**What this task involves**.
Please print the full listing exactly.

**Provided material**.
════════
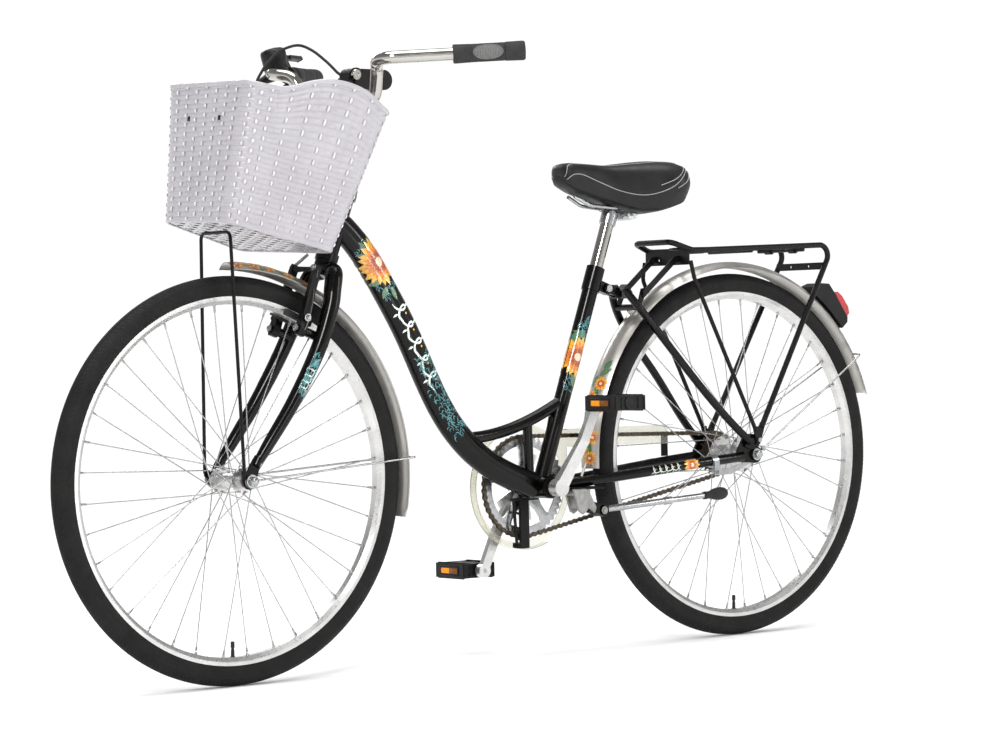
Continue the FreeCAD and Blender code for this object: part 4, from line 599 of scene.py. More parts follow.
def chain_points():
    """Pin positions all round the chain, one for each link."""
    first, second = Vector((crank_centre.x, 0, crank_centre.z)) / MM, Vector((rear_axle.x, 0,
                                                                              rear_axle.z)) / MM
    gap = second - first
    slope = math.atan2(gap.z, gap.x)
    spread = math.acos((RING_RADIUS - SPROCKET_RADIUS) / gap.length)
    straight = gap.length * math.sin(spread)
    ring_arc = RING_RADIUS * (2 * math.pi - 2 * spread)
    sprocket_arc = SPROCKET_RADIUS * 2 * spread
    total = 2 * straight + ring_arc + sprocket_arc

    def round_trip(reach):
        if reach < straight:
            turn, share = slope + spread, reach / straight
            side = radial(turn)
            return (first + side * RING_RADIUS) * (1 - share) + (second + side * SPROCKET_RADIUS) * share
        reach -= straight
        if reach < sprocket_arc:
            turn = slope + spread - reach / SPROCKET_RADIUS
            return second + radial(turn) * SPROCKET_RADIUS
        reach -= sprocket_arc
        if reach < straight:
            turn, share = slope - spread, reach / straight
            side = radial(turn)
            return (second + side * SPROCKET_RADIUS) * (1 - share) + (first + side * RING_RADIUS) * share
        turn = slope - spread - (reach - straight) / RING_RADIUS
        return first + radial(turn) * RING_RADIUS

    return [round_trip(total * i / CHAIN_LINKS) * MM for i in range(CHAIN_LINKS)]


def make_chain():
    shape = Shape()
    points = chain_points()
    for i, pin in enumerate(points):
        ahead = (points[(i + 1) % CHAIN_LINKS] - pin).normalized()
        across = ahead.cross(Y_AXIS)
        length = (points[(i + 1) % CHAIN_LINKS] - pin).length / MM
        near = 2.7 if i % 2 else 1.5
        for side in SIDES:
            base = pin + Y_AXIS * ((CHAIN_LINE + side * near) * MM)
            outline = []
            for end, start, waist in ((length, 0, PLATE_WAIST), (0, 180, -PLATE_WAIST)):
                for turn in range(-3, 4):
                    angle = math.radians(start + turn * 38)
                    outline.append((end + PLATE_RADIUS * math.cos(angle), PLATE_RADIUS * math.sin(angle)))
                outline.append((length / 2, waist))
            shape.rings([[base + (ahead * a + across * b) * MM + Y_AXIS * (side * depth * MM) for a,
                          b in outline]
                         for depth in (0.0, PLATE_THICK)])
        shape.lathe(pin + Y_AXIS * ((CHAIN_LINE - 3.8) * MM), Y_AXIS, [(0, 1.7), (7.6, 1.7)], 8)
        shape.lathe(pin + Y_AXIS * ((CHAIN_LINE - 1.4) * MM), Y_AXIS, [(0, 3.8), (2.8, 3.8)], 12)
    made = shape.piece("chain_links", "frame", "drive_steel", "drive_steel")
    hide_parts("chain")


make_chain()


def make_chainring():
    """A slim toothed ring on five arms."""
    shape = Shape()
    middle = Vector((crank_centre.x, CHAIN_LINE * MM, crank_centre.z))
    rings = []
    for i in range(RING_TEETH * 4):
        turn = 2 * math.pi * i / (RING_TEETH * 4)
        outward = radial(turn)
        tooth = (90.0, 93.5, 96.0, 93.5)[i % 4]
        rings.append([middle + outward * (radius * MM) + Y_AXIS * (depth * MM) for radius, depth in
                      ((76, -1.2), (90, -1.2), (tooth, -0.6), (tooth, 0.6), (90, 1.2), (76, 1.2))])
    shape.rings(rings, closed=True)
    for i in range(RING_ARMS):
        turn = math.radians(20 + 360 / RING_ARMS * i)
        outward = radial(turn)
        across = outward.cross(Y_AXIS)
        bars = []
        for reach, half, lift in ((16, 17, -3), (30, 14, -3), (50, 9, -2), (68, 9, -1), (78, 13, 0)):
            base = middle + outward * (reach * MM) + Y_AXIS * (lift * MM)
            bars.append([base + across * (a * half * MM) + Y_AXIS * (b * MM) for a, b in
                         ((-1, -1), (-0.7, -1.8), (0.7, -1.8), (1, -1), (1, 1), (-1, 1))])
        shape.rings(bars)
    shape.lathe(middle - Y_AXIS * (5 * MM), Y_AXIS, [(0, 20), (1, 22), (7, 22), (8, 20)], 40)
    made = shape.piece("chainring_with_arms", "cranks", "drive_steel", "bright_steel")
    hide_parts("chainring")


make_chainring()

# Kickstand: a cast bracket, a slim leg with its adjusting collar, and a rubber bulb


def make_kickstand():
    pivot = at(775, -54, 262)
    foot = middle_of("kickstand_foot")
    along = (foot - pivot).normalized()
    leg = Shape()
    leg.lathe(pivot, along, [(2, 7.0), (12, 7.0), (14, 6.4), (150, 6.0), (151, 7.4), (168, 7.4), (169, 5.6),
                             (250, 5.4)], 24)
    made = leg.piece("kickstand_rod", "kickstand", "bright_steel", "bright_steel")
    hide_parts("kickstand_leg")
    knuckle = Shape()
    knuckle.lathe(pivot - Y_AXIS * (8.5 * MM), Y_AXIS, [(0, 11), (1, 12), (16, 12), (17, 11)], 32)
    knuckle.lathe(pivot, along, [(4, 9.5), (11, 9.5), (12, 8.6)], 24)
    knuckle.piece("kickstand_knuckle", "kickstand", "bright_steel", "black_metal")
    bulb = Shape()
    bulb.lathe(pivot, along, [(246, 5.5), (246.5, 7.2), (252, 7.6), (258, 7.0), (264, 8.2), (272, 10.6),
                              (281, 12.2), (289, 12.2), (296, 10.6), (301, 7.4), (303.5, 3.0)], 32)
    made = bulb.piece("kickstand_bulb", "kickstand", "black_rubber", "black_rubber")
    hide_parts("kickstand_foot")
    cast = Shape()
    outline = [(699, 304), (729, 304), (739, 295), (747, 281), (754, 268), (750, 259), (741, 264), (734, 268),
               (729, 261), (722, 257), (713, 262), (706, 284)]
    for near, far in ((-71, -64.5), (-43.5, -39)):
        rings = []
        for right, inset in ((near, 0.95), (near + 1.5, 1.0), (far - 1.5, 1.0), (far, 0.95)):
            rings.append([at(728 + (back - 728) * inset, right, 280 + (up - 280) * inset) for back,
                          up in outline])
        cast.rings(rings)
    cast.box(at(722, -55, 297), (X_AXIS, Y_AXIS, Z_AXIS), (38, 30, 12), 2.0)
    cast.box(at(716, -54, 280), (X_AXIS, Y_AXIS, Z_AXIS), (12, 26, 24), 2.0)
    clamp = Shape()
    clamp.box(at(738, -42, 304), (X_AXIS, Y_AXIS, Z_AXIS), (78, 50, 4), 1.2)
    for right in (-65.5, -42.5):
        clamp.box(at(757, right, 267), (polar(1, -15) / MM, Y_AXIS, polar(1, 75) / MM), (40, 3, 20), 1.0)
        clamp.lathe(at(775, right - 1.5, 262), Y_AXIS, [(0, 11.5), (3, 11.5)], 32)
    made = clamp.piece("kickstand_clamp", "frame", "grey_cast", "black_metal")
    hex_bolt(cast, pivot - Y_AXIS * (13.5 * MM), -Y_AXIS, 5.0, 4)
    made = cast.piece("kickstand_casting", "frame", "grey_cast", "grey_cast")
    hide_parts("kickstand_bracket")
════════
**Full response**.
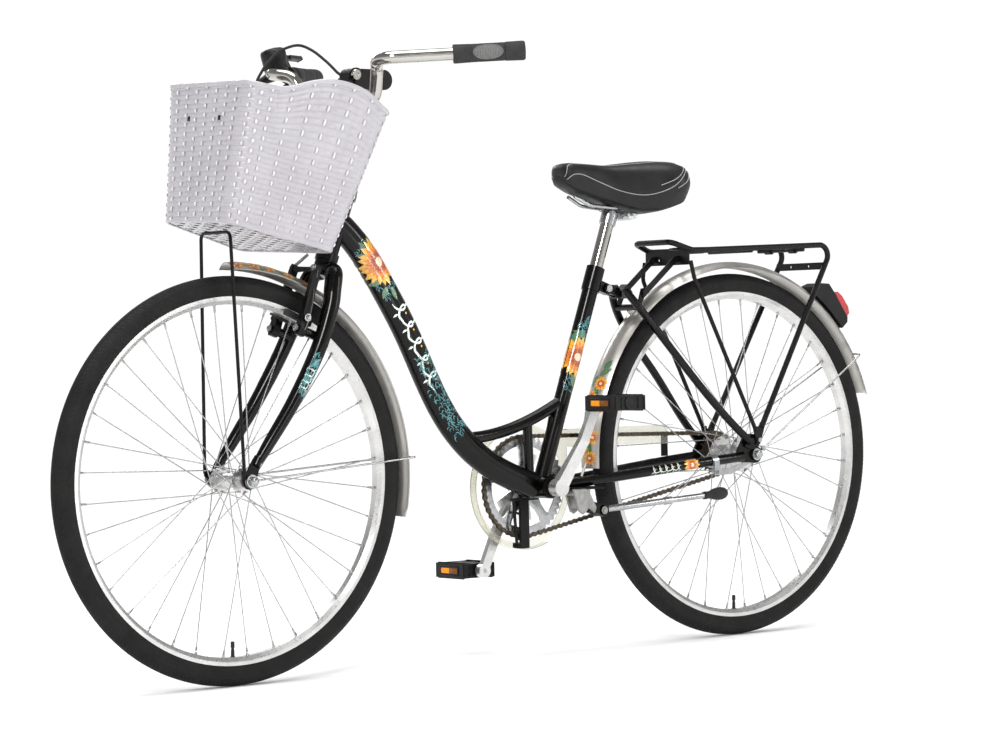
Continue the FreeCAD and Blender code for this object: part 4, from line 599 of scene.py. More parts follow.
def chain_points():
    """Pin positions all round the chain, one for each link."""
    first, second = Vector((crank_centre.x, 0, crank_centre.z)) / MM, Vector((rear_axle.x, 0,
                                                                              rear_axle.z)) / MM
    gap = second - first
    slope = math.atan2(gap.z, gap.x)
    spread = math.acos((RING_RADIUS - SPROCKET_RADIUS) / gap.length)
    straight = gap.length * math.sin(spread)
    ring_arc = RING_RADIUS * (2 * math.pi - 2 * spread)
    sprocket_arc = SPROCKET_RADIUS * 2 * spread
    total = 2 * straight + ring_arc + sprocket_arc

    def round_trip(reach):
        if reach < straight:
            turn, share = slope + spread, reach / straight
            side = radial(turn)
            return (first + side * RING_RADIUS) * (1 - share) + (second + side * SPROCKET_RADIUS) * share
        reach -= straight
        if reach < sprocket_arc:
            turn = slope + spread - reach / SPROCKET_RADIUS
            return second + radial(turn) * SPROCKET_RADIUS
        reach -= sprocket_arc
        if reach < straight:
            turn, share = slope - spread, reach / straight
            side = radial(turn)
            return (second + side * SPROCKET_RADIUS) * (1 - share) + (first + side * RING_RADIUS) * share
        turn = slope - spread - (reach - straight) / RING_RADIUS
        return first + radial(turn) * RING_RADIUS

    return [round_trip(total * i / CHAIN_LINKS) * MM for i in range(CHAIN_LINKS)]


def make_chain():
    shape = Shape()
    points = chain_points()
    for i, pin in enumerate(points):
        ahead = (points[(i + 1) % CHAIN_LINKS] - pin).normalized()
        across = ahead.cross(Y_AXIS)
        length = (points[(i + 1) % CHAIN_LINKS] - pin).length / MM
        near = 2.7 if i % 2 else 1.5
        for side in SIDES:
            base = pin + Y_AXIS * ((CHAIN_LINE + side * near) * MM)
            outline = []
            for end, start, waist in ((length, 0, PLATE_WAIST), (0, 180, -PLATE_WAIST)):
                for turn in range(-3, 4):
                    angle = math.radians(start + turn * 38)
                    outline.append((end + PLATE_RADIUS * math.cos(angle), PLATE_RADIUS * math.sin(angle)))
                outline.append((length / 2, waist))
            shape.rings([[base + (ahead * a + across * b) * MM + Y_AXIS * (side * depth * MM) for a,
                          b in outline]
                         for depth in (0.0, PLATE_THICK)])
        shape.lathe(pin + Y_AXIS * ((CHAIN_LINE - 3.8) * MM), Y_AXIS, [(0, 1.7), (7.6, 1.7)], 8)
        shape.lathe(pin + Y_AXIS * ((CHAIN_LINE - 1.4) * MM), Y_AXIS, [(0, 3.8), (2.8, 3.8)], 12)
    made = shape.piece("chain_links", "frame", "drive_steel", "drive_steel")
    hide_parts("chain")


make_chain()


def make_chainring():
    """A slim toothed ring on five arms."""
    shape = Shape()
    middle = Vector((crank_centre.x, CHAIN_LINE * MM, crank_centre.z))
    rings = []
    for i in range(RING_TEETH * 4):
        turn = 2 * math.pi * i / (RING_TEETH * 4)
        outward = radial(turn)
        tooth = (90.0, 93.5, 96.0, 93.5)[i % 4]
        rings.append([middle + outward * (radius * MM) + Y_AXIS * (depth * MM) for radius, depth in
                      ((76, -1.2), (90, -1.2), (tooth, -0.6), (tooth, 0.6), (90, 1.2), (76, 1.2))])
    shape.rings(rings, closed=True)
    for i in range(RING_ARMS):
        turn = math.radians(20 + 360 / RING_ARMS * i)
        outward = radial(turn)
        across = outward.cross(Y_AXIS)
        bars = []
        for reach, half, lift in ((16, 17, -3), (30, 14, -3), (50, 9, -2), (68, 9, -1), (78, 13, 0)):
            base = middle + outward * (reach * MM) + Y_AXIS * (lift * MM)
            bars.append([base + across * (a * half * MM) + Y_AXIS * (b * MM) for a, b in
                         ((-1, -1), (-0.7, -1.8), (0.7, -1.8), (1, -1), (1, 1), (-1, 1))])
        shape.rings(bars)
    shape.lathe(middle - Y_AXIS * (5 * MM), Y_AXIS, [(0, 20), (1, 22), (7, 22), (8, 20)], 40)
    made = shape.piece("chainring_with_arms", "cranks", "drive_steel", "bright_steel")
    hide_parts("chainring")


make_chainring()

# Kickstand: a cast bracket, a slim leg with its adjusting collar, and a rubber bulb


def make_kickstand():
    pivot = at(775, -54, 262)
    foot = middle_of("kickstand_foot")
    along = (foot - pivot).normalized()
    leg = Shape()
    leg.lathe(pivot, along, [(2, 7.0), (12, 7.0), (14, 6.4), (150, 6.0), (151, 7.4), (168, 7.4), (169, 5.6),
                             (250, 5.4)], 24)
    made = leg.piece("kickstand_rod", "kickstand", "bright_steel", "bright_steel")
    hide_parts("kickstand_leg")
    knuckle = Shape()
    knuckle.lathe(pivot - Y_AXIS * (8.5 * MM), Y_AXIS, [(0, 11), (1, 12), (16, 12), (17, 11)], 32)
    knuckle.lathe(pivot, along, [(4, 9.5), (11, 9.5), (12, 8.6)], 24)
    knuckle.piece("kickstand_knuckle", "kickstand", "bright_steel", "black_metal")
    bulb = Shape()
    bulb.lathe(pivot, along, [(246, 5.5), (246.5, 7.2), (252, 7.6), (258, 7.0), (264, 8.2), (272, 10.6),
                              (281, 12.2), (289, 12.2), (296, 10.6), (301, 7.4), (303.5, 3.0)], 32)
    made = bulb.piece("kickstand_bulb", "kickstand", "black_rubber", "black_rubber")
    hide_parts("kickstand_foot")
    cast = Shape()
    outline = [(699, 304), (729, 304), (739, 295), (747, 281), (754, 268), (750, 259), (741, 264), (734, 268),
               (729, 261), (722, 257), (713, 262), (706, 284)]
    for near, far in ((-71, -64.5), (-43.5, -39)):
        rings = []
        for right, inset in ((near, 0.95), (near + 1.5, 1.0), (far - 1.5, 1.0), (far, 0.95)):
            rings.append([at(728 + (back - 728) * inset, right, 280 + (up - 280) * inset) for back,
                          up in outline])
        cast.rings(rings)
    cast.box(at(722, -55, 297), (X_AXIS, Y_AXIS, Z_AXIS), (38, 30, 12), 2.0)
    cast.box(at(716, -54, 280), (X_AXIS, Y_AXIS, Z_AXIS), (12, 26, 24), 2.0)
    clamp = Shape()
    clamp.box(at(738, -42, 304), (X_AXIS, Y_AXIS, Z_AXIS), (78, 50, 4), 1.2)
    for right in (-65.5, -42.5):
        clamp.box(at(757, right, 267), (polar(1, -15) / MM, Y_AXIS, polar(1, 75) / MM), (40, 3, 20), 1.0)
        clamp.lathe(at(775, right - 1.5, 262), Y_AXIS, [(0, 11.5), (3, 11.5)], 32)
    made = clamp.piece("kickstand_clamp", "frame", "grey_cast", "black_metal")
    hex_bolt(cast, pivot - Y_AXIS * (13.5 * MM), -Y_AXIS, 5.0, 4)
    made = cast.piece("kickstand_casting", "frame", "grey_cast", "grey_cast")
    hide_parts("kickstand_bracket")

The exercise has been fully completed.